Kezia Scales, PhD (she/her), Vice President of Research & Evaluation

PHI’s Kezia Scales, PhD, vice president of research & evaluation, was recently appointed to the Administration for Community Living’s (ACL) RAISE Family Caregiving Advisory Council.

The advisory council was established by the Recognize, Assist, Include, Support, and Engage (RAISE) Family Caregivers Act in 2018. In its first term, from 2019-2022, the advisory council developed the 2022 National Strategy to Support Family Caregivers, which was delivered to Congress in September 2022 and included nearly 350 federal actions and more than 150 state and local actions to strengthen supports for family caregivers.

Over the next three years, Scales and the other advisory council members will build upon this historic strategy. Their remit is to gather and review information about the real-life situations of caregivers and the promising practices to help support them and the people they care for. The council will advise ACL and its partners across the federal government on family caregiving issues, and promote and track implementation of the 2022 National Strategy. In addition, they will create the first update to the strategy, which will be delivered late next year.

The new advisory council members represent the diversity of family caregivers, people who receive support, and a range of other constituencies, including direct care workers. These new members are experts in caregiving through lived experience or their professional background, and sometimes both.

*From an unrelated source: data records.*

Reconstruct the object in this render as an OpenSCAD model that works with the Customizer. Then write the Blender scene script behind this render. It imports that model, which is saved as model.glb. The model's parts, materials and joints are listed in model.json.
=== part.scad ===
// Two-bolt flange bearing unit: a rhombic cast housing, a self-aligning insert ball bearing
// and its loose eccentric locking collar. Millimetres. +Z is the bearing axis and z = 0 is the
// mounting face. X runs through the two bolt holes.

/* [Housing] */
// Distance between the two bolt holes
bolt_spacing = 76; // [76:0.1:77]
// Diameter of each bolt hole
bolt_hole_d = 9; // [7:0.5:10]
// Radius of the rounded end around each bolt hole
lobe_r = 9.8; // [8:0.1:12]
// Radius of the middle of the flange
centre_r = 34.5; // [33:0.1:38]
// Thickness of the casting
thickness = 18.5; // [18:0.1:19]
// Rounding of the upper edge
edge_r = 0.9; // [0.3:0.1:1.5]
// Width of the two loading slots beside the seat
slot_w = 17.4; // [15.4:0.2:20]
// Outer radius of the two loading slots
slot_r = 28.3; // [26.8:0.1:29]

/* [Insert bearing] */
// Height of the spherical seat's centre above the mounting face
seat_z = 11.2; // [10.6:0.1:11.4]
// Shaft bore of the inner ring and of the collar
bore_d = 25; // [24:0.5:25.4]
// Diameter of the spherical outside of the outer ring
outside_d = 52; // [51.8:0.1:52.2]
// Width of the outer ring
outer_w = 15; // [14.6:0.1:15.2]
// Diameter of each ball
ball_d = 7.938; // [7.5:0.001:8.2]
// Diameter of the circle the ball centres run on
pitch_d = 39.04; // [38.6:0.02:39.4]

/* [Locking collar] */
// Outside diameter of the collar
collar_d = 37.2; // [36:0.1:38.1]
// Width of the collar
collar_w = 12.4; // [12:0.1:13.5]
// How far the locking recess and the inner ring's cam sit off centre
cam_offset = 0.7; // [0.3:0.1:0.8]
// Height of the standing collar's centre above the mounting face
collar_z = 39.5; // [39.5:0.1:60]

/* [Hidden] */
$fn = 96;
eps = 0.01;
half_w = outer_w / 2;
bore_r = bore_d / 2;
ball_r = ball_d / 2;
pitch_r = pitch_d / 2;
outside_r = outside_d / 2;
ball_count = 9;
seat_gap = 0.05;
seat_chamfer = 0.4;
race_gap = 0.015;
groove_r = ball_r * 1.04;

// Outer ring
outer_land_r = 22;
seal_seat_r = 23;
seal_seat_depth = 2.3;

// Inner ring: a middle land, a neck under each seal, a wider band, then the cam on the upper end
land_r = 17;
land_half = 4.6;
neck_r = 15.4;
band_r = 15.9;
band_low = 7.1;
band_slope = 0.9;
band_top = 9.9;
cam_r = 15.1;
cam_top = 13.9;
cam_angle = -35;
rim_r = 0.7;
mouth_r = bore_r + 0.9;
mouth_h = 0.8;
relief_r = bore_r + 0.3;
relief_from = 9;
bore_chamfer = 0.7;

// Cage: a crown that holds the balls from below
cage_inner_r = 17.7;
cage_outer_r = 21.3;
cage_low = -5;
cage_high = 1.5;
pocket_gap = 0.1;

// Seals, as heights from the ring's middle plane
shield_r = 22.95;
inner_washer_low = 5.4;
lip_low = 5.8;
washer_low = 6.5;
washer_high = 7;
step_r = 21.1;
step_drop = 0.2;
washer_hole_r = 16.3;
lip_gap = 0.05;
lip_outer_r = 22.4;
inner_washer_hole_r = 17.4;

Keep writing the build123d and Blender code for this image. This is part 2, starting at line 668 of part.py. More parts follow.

As PHI’s vice president of research & evaluation, Scales leads the organization’s strategy for building the evidence base on state and national policies and workforce interventions that improve direct care jobs, elevate this essential workforce, and strengthen care processes and outcomes. For nearly 15 years, Scales has been studying and advocating for person-centered, high-quality long-term care with a focus on direct care workers. She has been published in a range of academic journals and regularly disseminates research findings, policy recommendations, and best practices to diverse audiences through conferences, webinars, invited testimony, media outlets, and more.

Scales currently serves on the World Health Organization’s Technical Advisory Group on Integrating the Health and Care Workforce, co-leads the Advancing Workforce Analysis and Research for Dementia (AWARD) Network, co-chairs the Workforce Committee of the national Moving Forward Nursing Home Quality Coalition, and is a member of the American Society on Aging and the Gerontological Society of America, among other roles.

The advisory council’s members also include multiple caregivers of older adults and people with disabilities; a person with a disability who receives caregiver support; a veteran; an employer; a direct service provider who works closely with people with disabilities; state and local officials; a representative of a health care accrediting organization; and professionals in the fields of health care, social services, and long-term services and supports.

While ACL has made significant progress in implementing the national strategy since it was delivered last fall, the Family Caregiving Advisory Council will play a critical role in ensuring that momentum continues and historic transformation is accomplished for this country’s family caregivers.